新宿少数民族の声

国際ビジネスに長年携わった経験を活かして世相を論じる。

お盆の帰省は各自の判断で

2020-08-06 09:25:36 | コラム
明瞭なようで意味不明の尾身分科会長の記者会見:

昨5日に、尾身分科会会長は西村康稔大臣に先駆けて「お盆の帰省はそれぞれの方の判断で」と言われ、「高齢者に感染しないように十分に配慮して、親戚一同集まって宴会などしない方が」とも念を押されていた。何ら命令も要請もされずに、各自の判断に任せるという、誠に結構な民主的な提言のようだった。

しかしながら、私にはほぼ意味不明のようにしか聞こえなかった。と言うのは「帰省する」とされた人たちは何処から何処に帰るのかが明確ではなかっただけではなく、何処かから(東京からか?)帰省される人たちは「ウイルス感染者である」との前提で提言されたようにしか聞こえなかったからだ。確かに、東京都内の感染者の比率は全国平均よりも高いので、地方で敬遠されるだろうとは理解できる。だが、まさか帰省する人たちが家族ぐるみで感染者ではあるまいと思うのだ。それに、帰省する人たちは東京からだけなのだろうか。私にはその辺りが明快ではなかった。

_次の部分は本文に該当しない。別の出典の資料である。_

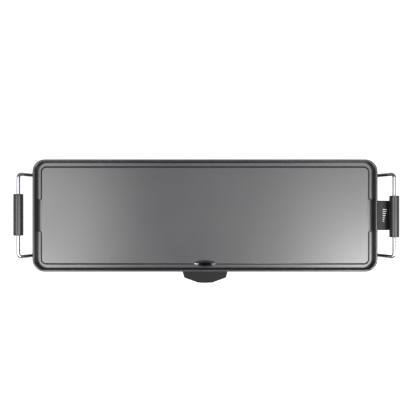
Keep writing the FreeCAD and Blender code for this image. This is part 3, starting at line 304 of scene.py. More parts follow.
# Aluminised sheet steel: dull silver with a faint spangle of 6 mm.
ALUMINISED_SHEET = Finish(
    "aluminised sheet steel", "pan_steel", "#a7a9ab", "#8f9295", 0.38,
    roughness_spread=0.08, metallic=1.0, grain=Grain.SHEET, grain_mm=6.0, cloud_mm=12.0,
)
# Zinc plate, clear passivated: silver with a slightly blue cast and a soft gloss.
ZINC_PLATE = Finish(
    "zinc plate with clear passivate", "zinc_steel", "#b9bdc4", "#a3a9b6", 0.3,
    metallic=1.0, grain=Grain.CAST, grain_mm=1.0, relief_mm=0.01, cloud_mm=5.0,
)
# Steel sheath after heating: brown to blue-grey oxide in bands a few centimetres long.
HEATED_SHEATH = Finish(
    "oxidised steel element sheath", "element_steel", "#5a4f47", "#50545e", 0.48,
    metallic=1.0, grain=Grain.CAST, cloud_mm=30.0,
)
# Unglazed steatite ceramic: cream white, chalky, with a pressed powder grain.
CERAMIC = Finish(
    "unglazed steatite ceramic", "ceramic", "#ddd8ca", "#cfc8b6", 0.72,
    grain=Grain.CAST, grain_mm=0.6, cloud_mm=8.0,
)
# Nickel plate on turned steel: warm silver with fine rings round the piece.
NICKEL = Finish(
    "nickel plate on turned steel", "pin_steel", "#bcb8ad", "#a9a599", 0.22,
    metallic=1.0, grain=Grain.DRAWN, grain_mm=0.5, relief_mm=0.01, cloud_mm=6.0, stretch=(4.0, 0.5, 0.5),
)
# Silicone rubber, press-moulded: matt charcoal that looks dusty at a slant.
RUBBER = Finish(
    "press-moulded silicone rubber", "rubber", "#232324", "#2c2c2d", 0.68,
    ior=1.43, grain=Grain.CAST, grain_mm=0.5, relief_mm=0.03, cloud_mm=10.0,
)
# Turned and punched brass: yellow, slightly browned where it has warmed.
BRASS = Finish(
    "turned brass", "brass", "#c2a15a", "#a8834a", 0.26,
    metallic=1.0, grain=Grain.DRAWN, grain_mm=0.6, relief_mm=0.01, cloud_mm=5.0, stretch=(4.0, 0.6, 0.6),
)
# Red polycarbonate, moulded clear: deep red and glossy, with light passing through it.
RED_LENS = Finish(
    "moulded red polycarbonate", "lens_red", "#b0150f", "#c41d14", 0.08,
    roughness_spread=0.02, ior=1.58, transmission=0.55, grain_mm=1.5, cloud_mm=4.0,
)
# Drawn lamp glass: clear with a faint warm tint.
LAMP_GLASS = Finish(
    "drawn lamp glass", "lamp_glass", "#f2dcc8", "#f7e8da", 0.04,
    roughness_spread=0.01, ior=1.47, transmission=0.95, grain_mm=2.0, relief_mm=0.01, cloud_mm=3.0,
)
# Silver contact rivet: bright and slightly pitted.
SILVER = Finish(
    "silver alloy contact", "silver_contact", "#dedcd6", "#c9c5bd", 0.2,
    metallic=1.0, grain=Grain.CAST, grain_mm=0.4, relief_mm=0.01, cloud_mm=2.0,
)
# White pad-printing ink: matt, a little uneven where it lies over the moulded grain.
WHITE_INK = Finish(
    "white pad-printing ink", "control_plastic", "#dcdcdc", "#c9cacb", 0.5,
    grain=Grain.SPRAYED, grain_mm=0.3, relief_mm=0.004, cloud_mm=3.0,
)


class Finishes:
    """Keeps one material for each finish."""

    def __init__(self) -> None:
        """Starts with none made."""
        self._made: dict[str, bpy.types.Material] = {}

    def __getitem__(self, finish: Finish) -> bpy.types.Material:
        """The material of a finish, made when it is first asked for.

        Args:
            finish: The finish.

        Returns:
            Its material.
        """
        if finish.name not in self._made:
            self._made[finish.name] = finish.build()
        return self._made[finish.name]


FINISHES = Finishes()


# ---- meshes


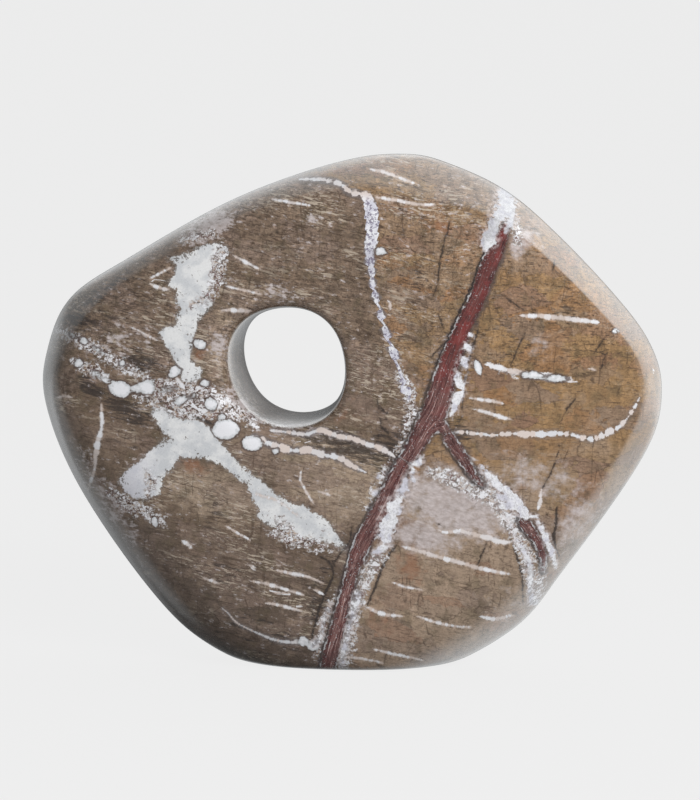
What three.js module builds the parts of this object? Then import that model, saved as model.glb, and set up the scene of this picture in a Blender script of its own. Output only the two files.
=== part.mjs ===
// A free-standing decor stone: one piece of veined brown fossil marble, ground by hand into a
// soft-edged slab with a hole right through it, and flattened underneath so that it stands.
// Millimetres. +X is to the right seen from the front, +Y to the back and +Z up.
// The origin is on the surface that the stone stands on, under the middle of its bounding box.

import * as THREE from "three";

// Half thicknesses at the middle of the broad faces, and the radii that the faces are domed to.
const FACE_MIDDLE_Z = 125;
const FRONT = { depth: 47, domeRadius: 800 };
const BACK = { depth: 47, domeRadius: 560 };

// The rim between the two broad faces: crowned from front to back, with a bevel to each face.
const RIM_CROWN_RADIUS = 120;
const FRONT_BEVEL_LEAN = 41;
const BACK_BEVEL_LEAN = 41;
const RIM_TO_BEVEL_SOFTNESS = 14;
const EXTRA_BACK_SOFTNESS = 3;
const FOOT_SOFTNESS = 4;

// The places on the outline that the rim is ground through, anticlockwise seen from the front.
// front and back are how far each bevel reaches in over its face there, and soft is how
// rounded the crease is where the bevel meets the face.
const OUTLINE = [
  { place: "right end", x: 152.5, z: 135.4, front: 11, back: 24, soft: 4 },
  { place: "right shoulder", x: 145.3, z: 158.5, front: 7.5, back: 20, soft: 2.2 },
  { place: "upper right, low", x: 127.7, z: 181.4, front: 7.5, back: 18, soft: 1.6 },
  { place: "upper right, high", x: 97.4, z: 213.9, front: 10.5, back: 24, soft: 1.6 },
  { place: "top right", x: 74.2, z: 234.9, front: 17, back: 28, soft: 2 },
  { place: "crest, right", x: 47.6, z: 246.8, front: 24, back: 22, soft: 4 },
  { place: "crest", x: 28.8, z: 250.4, front: 24, back: 18, soft: 6 },
  { place: "crest, left", x: -2.8, z: 246.9, front: 18, back: 22, soft: 7 },
  { place: "upper left, high", x: -55.3, z: 229.5, front: 11, back: 32, soft: 7 },
  { place: "upper left, low", x: -108.1, z: 200.3, front: 11, back: 28, soft: 6 },
  { place: "left shoulder", x: -138.6, z: 179.9, front: 17, back: 16, soft: 3 },
  { place: "left end, high", x: -150, z: 154.7, front: 16, back: 15, soft: 6 },
  { place: "left end, low", x: -152.1, z: 129, front: 15, back: 22, soft: 9 },
  { place: "lower left, high", x: -136.1, z: 87, front: 18, back: 22, soft: 15 },
  { place: "lower left, low", x: -98.7, z: 32.9, front: 20, back: 16, soft: 17 },
  { place: "foot corner, left", x: -70.4, z: 6.9, front: 20, back: 16, soft: 16 },
  { place: "foot, left", x: -29.3, z: -8.4, front: 17, back: 19, soft: 14 },
  { place: "foot, right", x: 28.4, z: -8.2, front: 17, back: 19, soft: 14 },
  { place: "foot corner, right", x: 79, z: 15.4, front: 20, back: 20, soft: 14 },
  { place: "lower right, low", x: 106.4, z: 47.2, front: 16, back: 30, soft: 10 },
  { place: "lower right, high", x: 146.1, z: 104.4, front: 16, back: 28, soft: 4 },
];

// The hole: its narrowest radius with slow waves that make it a little uneven, and the flare
// towards both faces. Its mouth is rounded over widely on one side and tightly on the other.
const HOLE = {
  x: -28.3,
  z: 148.2,
  radius: 27.2,
  waves: [
    { lobes: 2, height: 0.7, turn: -55 },
    { lobes: 3, height: 0.35, turn: 45 },
    { lobes: 4, height: 0.45, turn: 53 },
  ],
  flare: 2,
  flareDepth: 45,
};
const HOLE_LIP = { soft: 9, swing: 5, turn: 205, fadeDepth: 30 };

// How the surface is divided: sections round the hole, and steps on the four quarters of each,
// which lie closer together the more the surface turns.
const SECTIONS = 116;
const SECTION_STEPS = { rimToBack: 11, backToHole: 10, holeToFront: 10, frontToRim: 11 };
const TRIALS_PER_QUARTER = 40;
const TURN_WEIGHT = 70;
const OUTLINE_STEPS_PER_PLACE = 12;
const BISECTIONS = 26;

const radians = THREE.MathUtils.degToRad;
const clamp = THREE.MathUtils.clamp;

// The larger of two distances, rounded over where they are within softness of each other.
function softMax(a, b, softness) {
  const share = Math.max(softness - Math.abs(a - b), 0) / softness;
  return Math.max(a, b) + (share * share * softness) / 4;
}

// A closed smooth curve that passes through one vector for each place on the outline.
function closedCurve(vectorAt) {
  return new THREE.CatmullRomCurve3(OUTLINE.map(vectorAt), true, "catmullrom", 0.5);
}

// The outline as short chords, each with the bevel widths and softness at both of its ends.
function outlineChords() {
  const route = closedCurve(({ x, z }) => new THREE.Vector3(x, 0, z));
  const bevels = closedCurve(({ front, back, soft }) => new THREE.Vector3(front, back, soft));
  const count = OUTLINE.length * OUTLINE_STEPS_PER_PLACE;
  const ends = Array.from({ length: count }, (_, i) => ({
    point: route.getPoint(i / count),
    bevel: bevels.getPoint(i / count),
  }));
  return ends.map((from, i) => {
    const to = ends[(i + 1) % count];
    const run = to.point.clone().sub(from.point);
    return { from, to, run, lengthSquared: run.lengthSq() };
  });
}

const CHORDS = outlineChords();

// How far a point is outside the outline (negative inside), and the bevel values nearest to it.
function outlineAt(x, z) {
  let nearest = { distanceSquared: Infinity };
  for (const chord of CHORDS) {
    const dx = x - chord.from.point.x;
    const dz = z - chord.from.point.z;
    const share = clamp((dx * chord.run.x + dz * chord.run.z) / chord.lengthSquared, 0, 1);
    const offX = dx - share * chord.run.x;
    const offZ = dz - share * chord.run.z;
    const distanceSquared = offX * offX + offZ * offZ;
    if (distanceSquared < nearest.distanceSquared) {
      nearest = { distanceSquared, chord, share, dx, dz };
    }
  }
  const { chord, share, dx, dz } = nearest;
  const isInside = chord.run.x * dz - chord.run.z * dx > 0;
  const distance = Math.sqrt(nearest.distanceSquared) * (isInside ? -1 : 1);
  return { distance, bevel: chord.from.bevel.clone().lerp(chord.to.bevel, share) };
}

// A bevel that leans from the rim to a face, reaching width in over the face.
function bevelDistance(outside, overFace, width, lean) {
  return Math.cos(radians(lean)) * (outside + width) + Math.sin(radians(lean)) * overFace;
}

// Signed distance to the ground slab before the hole is made: negative inside the stone.
function slabDistance(x, y, z) {
  const { distance: outside, bevel } = outlineAt(x, z);
  const [frontWidth, backWidth, soft] = bevel.toArray();
  const fromMiddleSquared = x * x + (z - FACE_MIDDLE_Z) ** 2;
  const overFront = -y - FRONT.depth + fromMiddleSquared / (2 * FRONT.domeRadius);
  const overBack = y - BACK.depth + fromMiddleSquared / (2 * BACK.domeRadius);
  const frontBevel = bevelDistance(outside, overFront, frontWidth, FRONT_BEVEL_LEAN);
  const backBevel = bevelDistance(outside, overBack, backWidth, BACK_BEVEL_LEAN);
  let distance = outside + (y * y) / (2 * RIM_CROWN_RADIUS);
  distance = softMax(distance, frontBevel, RIM_TO_BEVEL_SOFTNESS);
  distance = softMax(distance, backBevel, RIM_TO_BEVEL_SOFTNESS);
  distance = softMax(distance, overFront, soft);
  distance = softMax(distance, overBack, soft + EXTRA_BACK_SOFTNESS);
  return softMax(distance, -z, FOOT_SOFTNESS);
}

// The hole's narrowest radius in a direction round its axis.
function holeRadius(angle) {
  return HOLE.waves.reduce((radius, { lobes, height, turn }) => {
    return radius + height * Math.cos(lobes * (angle - radians(turn)));
  }, HOLE.radius);
}

// Signed distance to the stone with its hole: negative inside the stone.
function stoneDistance(x, y, z) {
  const dx = x - HOLE.x;
  const dz = z - HOLE.z;
  const angle = Math.atan2(dz, dx);
  const flare = HOLE.flare * (Math.abs(y) / HOLE.flareDepth) ** 3;
  const insideHole = holeRadius(angle) + flare - Math.hypot(dx, dz);
  const side = clamp(-y / HOLE_LIP.fadeDepth, -1, 1);
  const lip = HOLE_LIP.soft + HOLE_LIP.swing * side * Math.cos(angle - radians(HOLE_LIP.turn));
  return softMax(slabDistance(x, y, z), insideHole, lip);
}

// The last distance along a ray at which a test still says inside.
function reach(farthest, isInsideAt) {
  let near = 0;
  let far = farthest;
  for (let i = 0; i < BISECTIONS; i++) {
    const middle = (near + far) / 2;
    if (isInsideAt(middle)) {
      near = middle;
    } else {
      far = middle;
    }
  }
  return near;
}

// How far the outline is from the hole's axis in a direction.
function outlineRadius(angle) {
  const cos = Math.cos(angle);
  const sin = Math.sin(angle);
  return reach(300, (r) => outlineAt(HOLE.x + r * cos, HOLE.z + r * sin).distance < 0);
}

// Directions round the hole, closer together where the stone reaches further from it.
function sectionAngles() {
  const fine = SECTIONS * 4;
  const lengths = [0];
  let last = null;
  for (let i = 0; i <= fine; i++) {
    const angle = (i / fine) * 2 * Math.PI;
    const radius = (outlineRadius(angle) + HOLE.radius) / 2;
    const point = new THREE.Vector2(radius, 0).rotateAround(new THREE.Vector2(), angle);
    if (last) {
      lengths.push(lengths[i - 1] + point.distanceTo(last));
    }
    last = point;
  }
  const total = lengths[fine];
  return Array.from({ length: SECTIONS }, (_, section) => {
    const wanted = (section / SECTIONS) * total;
    const after = lengths.findIndex((length) => length > wanted);
    const share = (wanted - lengths[after - 1]) / (lengths[after] - lengths[after - 1]);
    return ((after - 1 + share) / fine) * 2 * Math.PI;
  });
}

// A direction round a section, as a point on the edge of a square. It goes from the middle of the
// rim at 0 to the middle of the back at 1, of the hole at 2 and of the front at 3.
function squareDirection(turn) {
  const stops = [[1, 0], [1, 1], [0, 1], [-1, 1], [-1, 0], [-1, -1], [0, -1], [1, -1], [1, 0]];
  const stop = Math.min(Math.floor(turn * 2), 7);
  const from = new THREE.Vector2(...stops[stop]);
  return from.lerp(new THREE.Vector2(...stops[stop + 1]), turn * 2 - stop);
}

// The surface along a direction round a section, as distances out from the axis and back.
function surfaceAt(angle, turn) {
  const outer = outlineRadius(angle);
  const inner = holeRadius(angle);
  const core = (outer + inner) / 2;
  const { x, y } = squareDirection(turn);
  const aim = new THREE.Vector2((x * (outer - inner)) / 2, y * FRONT.depth).normalize();
  const farthest = aim.x < 0 ? Math.min(core / -aim.x, 300) : 300;
  const length = reach(farthest, (d) => {
    const out = core + aim.x * d;
    const back = aim.y * d;
    return stoneDistance(HOLE.x + out * Math.cos(angle), back, HOLE.z + out * Math.sin(angle)) < 0;
  });
  return new THREE.Vector2(core + aim.x * length, aim.y * length);
}

// Where the steps of one quarter start: evenly spread over its length and its turning together.
function quarterTurns(angle, quarter, steps) {
  const turnOf = (trial) => quarter + trial / TRIALS_PER_QUARTER;
  const count = TRIALS_PER_QUARTER + 1;
  const trials = Array.from({ length: count }, (_, i) => surfaceAt(angle, turnOf(i)));
  const runs = trials.slice(1).map((point, i) => point.clone().sub(trials[i]));
  const bends = runs.slice(1).map((run, i) => Math.abs(run.angleTo(runs[i])));
  const weights = runs.map((run, i) => {
    const bend = ((bends[i - 1] ?? 0) + (bends[i] ?? 0)) / 2;
    return run.length() + TURN_WEIGHT * bend;
  });
  const total = weights.reduce((sum, weight) => sum + weight, 0);
  return Array.from({ length: steps }, (_, step) => {
    let left = (step / steps) * total;
    let trial = 0;
    while (left > weights[trial]) {
      left -= weights[trial];
      trial += 1;
    }
    return turnOf(trial + left / weights[trial]);
  });
}

// One closed ring of surface points in the half plane that leaves the hole's axis at an angle.
function sectionPoints(angle) {
  const turns = Object.values(SECTION_STEPS).flatMap((steps, i) => quarterTurns(angle, i, steps));
  return turns.map((turn) => {
    const { x: out, y: back } = surfaceAt(angle, turn);
    return [HOLE.x + out * Math.cos(angle), back, HOLE.z + out * Math.sin(angle)];
  });
}

// The stone's whole surface: neighbouring sections joined by quads, as on a torus.
function stoneGeometry() {
  const sections = sectionAngles().map(sectionPoints);
  const around = sections[0].length;
  const triangles = [];
  for (let s = 0; s < SECTIONS; s++) {
    for (let k = 0; k < around; k++) {
      const here = s * around + k;
      const onward = s * around + ((k + 1) % around);
      const next = ((s + 1) % SECTIONS) * around + k;
      const across = ((s + 1) % SECTIONS) * around + ((k + 1) % around);
      triangles.push(here, onward, across, here, across, next);
    }
  }
  const geometry = new THREE.BufferGeometry();
  geometry.setAttribute("position", new THREE.Float32BufferAttribute(sections.flat(2), 3));
  geometry.setIndex(triangles);
  geometry.computeBoundingBox();
  const { min, max } = geometry.boundingBox;
  geometry.translate(-(min.x + max.x) / 2, -(min.y + max.y) / 2, 0);
  geometry.computeVertexNormals();
  return geometry;
}

const polishedMarble = new THREE.MeshStandardMaterial({
  color: new THREE.Color(0.44, 0.34, 0.25),
  roughness: 0.22,
  metalness: 0,
});

const stone = new THREE.Mesh(stoneGeometry(), polishedMarble);
stone.name = "stone";

const group = new THREE.Group();
group.add(stone);

export default group;
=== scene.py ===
"""A free-standing polished fossil marble stone with a hole through it, dressed around its solid.

The stone's veins are laid out as routes on the front of the stone, seen from where the camera
stands, and run back through it as sheets. Everything finer comes from procedural noise.
"""

import logging
import math
from dataclasses import dataclass, field
from enum import Enum

import bpy
import numpy as np
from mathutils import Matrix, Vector


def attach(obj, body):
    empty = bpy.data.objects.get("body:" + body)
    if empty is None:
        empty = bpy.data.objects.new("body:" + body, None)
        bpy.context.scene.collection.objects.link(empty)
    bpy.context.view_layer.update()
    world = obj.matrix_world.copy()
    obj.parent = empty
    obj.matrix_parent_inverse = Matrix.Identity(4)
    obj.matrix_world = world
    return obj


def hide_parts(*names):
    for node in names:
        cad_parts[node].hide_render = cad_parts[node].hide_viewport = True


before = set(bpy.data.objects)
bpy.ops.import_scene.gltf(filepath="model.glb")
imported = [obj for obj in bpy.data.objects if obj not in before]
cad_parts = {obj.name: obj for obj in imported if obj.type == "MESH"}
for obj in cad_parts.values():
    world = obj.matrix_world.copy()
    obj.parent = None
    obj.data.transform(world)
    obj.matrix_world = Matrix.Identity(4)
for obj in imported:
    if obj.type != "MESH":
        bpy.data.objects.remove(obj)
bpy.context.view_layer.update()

STONE_NODE = "stone"
LOG = logging.getLogger("marble")
# Millimetres in a metre.
MM = 1000
# Picture pixels, more than any place lies from a vein or patch.
FAR = 1000.0

Socket = bpy.types.NodeSocket
Colour = tuple[float, float, float]
Value = Socket | float | Colour


def srgb(red: int, green: int, blue: int) -> Colour:
    """Turns a colour as a picture shows it into the linear light that a shader takes.

    Args:
        red: Red from 0 to 255.
        green: Green from 0 to 255.
        blue: Blue from 0 to 255.

    Returns:
        The three linear parts from 0 to 1.
    """
    parts = (value / 255 for value in (red, green, blue))
    return tuple(p / 12.92 if p <= 0.04045 else ((p + 0.055) / 1.055) ** 2.4 for p in parts)


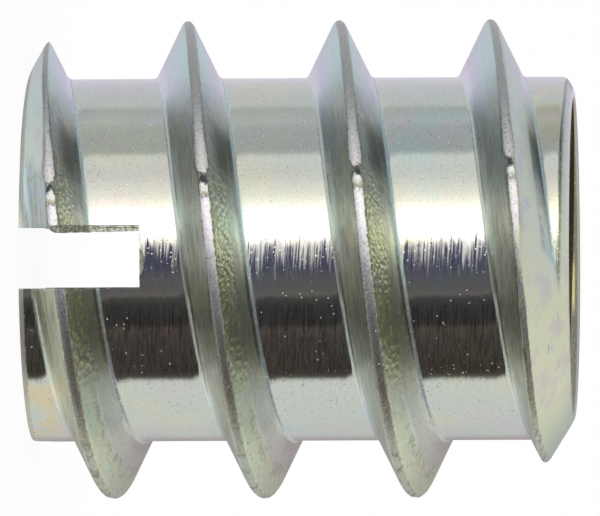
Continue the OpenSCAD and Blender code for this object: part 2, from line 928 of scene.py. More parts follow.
@dataclass(frozen=True)
class CrestWear:
    """How threading and tumbling have dented the crest."""

    sizes: InsertSizes
    reach: float = 0.2
    dent: float = 0.03
    dent_waves: float = 1.9  # dents in a millimetre
    nick_waves: float = 6.3  # smaller nicks in a millimetre
    nick: float = 0.2  # how deep a nick is beside a dent
    rubbed: float = 0.1  # what has gone all along, as a share of a dent

    def shift(self, place: Vector) -> Vector:
        """The move of a point of the threaded skin.

        Args:
            place: where it is.

        Returns:
            The move, nothing on the core.
        """
        s = self.sizes
        radius = math.hypot(place.x, place.y)
        if radius < s.core_r + s.crest_round:
            return Vector((0, 0, 0))
        outward = Vector((place.x, place.y, 0)) / radius
        share = max(0.0, 1 - (s.crest_r - radius) / self.reach)
        dents = min(0.0, noise.noise(place * self.dent_waves))
        dents += noise.noise(place * self.nick_waves) * self.nick - self.rubbed
        return outward * (self.dent * dents * share)


# --------------------------------------------------------------------------
# Finishes
# --------------------------------------------------------------------------


@dataclass(frozen=True)
class Helix:
    """Places on the insert as its threads see them, for the shaders."""

    above: Value  # signed distance above the nearest crest, in millimetres
    turns: Value  # turns climbed from the lowest crest
    radius: Value
    degrees: Value  # angle round the axis from +X, between -180 and 180
    x: Value
    y: Value
    z: Value
    place: Value  # the point itself, in millimetres
    outward: Value  # unit vector away from the axis
    turn_shift: float = 3.7  # how far the lines of one turn differ from the next one's

    @classmethod
    def of(cls, graph: Graph, pitch: float, start: float) -> "Helix":
        """Works the places out from Object coordinates.

        Args:
            graph: the material's graph.
            pitch: height of one turn.
            start: height of the crest over +X.

        Returns:
            The places.
        """
        place = graph.scaled(graph.place(), METRE)
        x, y, z = graph.apart(place)
        radius = (x * x + y * y).root()
        degrees = y.angle_to(x) * math.degrees(1)
        rise = z - start
        above = (rise - degrees * (pitch / 360)).wrapped(-pitch / 2, pitch / 2)
        turns = (rise - above) / pitch
        outward = graph.vector(x / radius, y / radius, 0.0)
        return cls(above, turns, radius, degrees, x, y, z, place, outward)

    def on(self, stretch: Stretch) -> Value:
        """1 on a stretch of each turn, given in degrees, and 0 off it."""
        return self.degrees.between(*stretch)

    def lines(self, graph: Graph, fine: float, length: float, **settings: float) -> Value:
        """Turning lines that run along the thread.

        Args:
            graph: the material's graph.
            fine: lines in one millimetre across them.
            length: how often they change in one radian along them.
            settings: detail and roughness of the noise.

        Returns:
            The lines, about 0.5 on the average.
        """
        across = graph.vector(self.above * fine, self.radius * fine, self.turns * self.turn_shift)
        along = graph.scaled(self.outward, length)
        return graph.noise(graph.vector_math("ADD", across, along), 1.0, **settings)


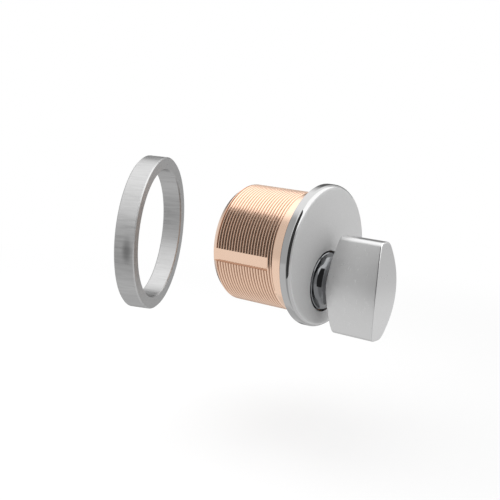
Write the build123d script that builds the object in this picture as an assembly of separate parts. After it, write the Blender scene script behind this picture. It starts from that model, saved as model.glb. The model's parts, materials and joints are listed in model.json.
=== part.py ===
"""Thumb turn cylinder for a mortise lock, with its loose collar ring. Millimetres, +Z up.

The origin is the centre of the flange's seating face, where the flange meets the barrel. The barrel
runs along +Y and the thumb turn stands in front of the flange, along -Y. The thumb turn, the plug and
the cam turn together about an axis that is parallel to Y and lies plug_drop below the barrel's axis.
"""
import os
from math import cos, radians, sin, sqrt

from build123d import *

# Cylinder body: one brass turning, a flange in front of a threaded barrel
inch = 25.4
barrel_diameter = 1.150 * inch
barrel_length = 21.3
lead_chamfer_length = 1.3
lead_chamfer_depth = 0.9
flange_diameter = 34.4
flange_thickness = 2.9
flange_edge_round = 1.3
flange_seat_break = 0.2

# Plug bore, off the barrel's axis, and the counterbore that takes the thumb turn's foot
plug_drop = 6.0
plug_diameter = 12.7
plug_clearance = 0.06
counterbore_diameter = 14.8
counterbore_depth = 4.3
counterbore_break = 0.15

# Two grooves in the barrel for the lock's set screw, opposite each other
screw_groove_width = 3.2
screw_groove_depth = 0.9
screw_groove_start = 5.2
screw_groove_tilt = 7.1

# Thumb turn: a lens-shaped blade on a flared neck, one casting
blade_height = 23.5
blade_thickness = 10.2
blade_tip_thickness = 4.0
blade_tip_round = 1.8
blade_tip_rear = 3.8
blade_depth = 10.9
blade_front_crown = 1.35
blade_rear_peak = 1.35
blade_rear_round = 14.0
blade_edge_round = 0.35
neck_foot_diameter = 13.9
neck_root_diameter = 12.8
neck_waist_diameter = 10.0
neck_foot_break = 0.15
neck_reach_into_blade = 2.0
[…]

私事になるが、私は昭和16年に東京から藤沢に疎開を兼ねて転地療養していた。ところが、昭和20年4月に東京に残してきた家がアメリカの空襲で全焼してしまったので、帰るはずだった家も家財も失ってしまった。今では永年お世話になっていた藤沢市から東京都区内に戻っているが、帰省すべき故郷がないのである。そこで、尾身氏の提言も、後出しになった感がある西村康稔大臣の帰省に関する声明も、何処か余所の国の話のようにしか聞こえず現実感がないのが残念である。少なくとも、現時点で私は感染者ではないのだが。